In August, the coalition put in orders for more than $70,000 for TV ads in Albuquerque. (Most of the environmental groups’ spending took place earlier in the summer, before the FCC required TV stations to put political ad files online.)
On Tuesday an official from the League of Conservation Voters sent out a press release claiming the groups’ spending had decisively turned the race in Heinrich’s favor.
Another group, the Citizens for Strength and Security Fund, ordered about $218,000 in commercials to aid Heinrich in Albuquerque in August. Its ad says that Wilson is “promising more tax giveaways for millionaires”:
So what is the Citizens for Strength and Security Fund? Its website says it is a social welfare nonprofit formed in 2011 to strengthen the country and make the middle class more secure. Yet the site uses the same clip art, cites the same issues, and repeats much of the language as a now-defunct website for a similarly named group, the Citizens for Strength and Security Action Fund, or CSS Action Fund, that spent millions on ads supporting Democrats in the 2010 election.

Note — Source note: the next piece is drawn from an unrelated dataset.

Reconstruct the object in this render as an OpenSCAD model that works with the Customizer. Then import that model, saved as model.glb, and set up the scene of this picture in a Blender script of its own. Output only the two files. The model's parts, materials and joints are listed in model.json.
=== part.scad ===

A ProPublica story in August detailed how some social welfare nonprofits pop up for elections and disappear, only to re-form later, always staying a step ahead of the IRS. ProPublica found that some groups, including the CSS Action Fund, never applied to the IRS for recognition of their nonprofit status.
A March 2 letter in the FCC filings from Albuquerque says the Citizens for Strength and Security Fund is run by Lora Haggard, the chief financial officer for John Edwards’ campaign in 2008. The other officer named is Jeremy Van Ess, another longtime operative who works for Hilltop Public Solutions, a Beltway consulting firm that supports Democratic causes. The two people listed as running the CSS Action Fund (the earlier nonprofit) worked for Hilltop.
Haggard didn’t return calls for comment. Van Ess confirmed the group’s spending in New Mexico and said it had not applied to the IRS for recognition of its tax status because it was not required to do so. He declined to answer any other questions about Citizens for Strength and Security.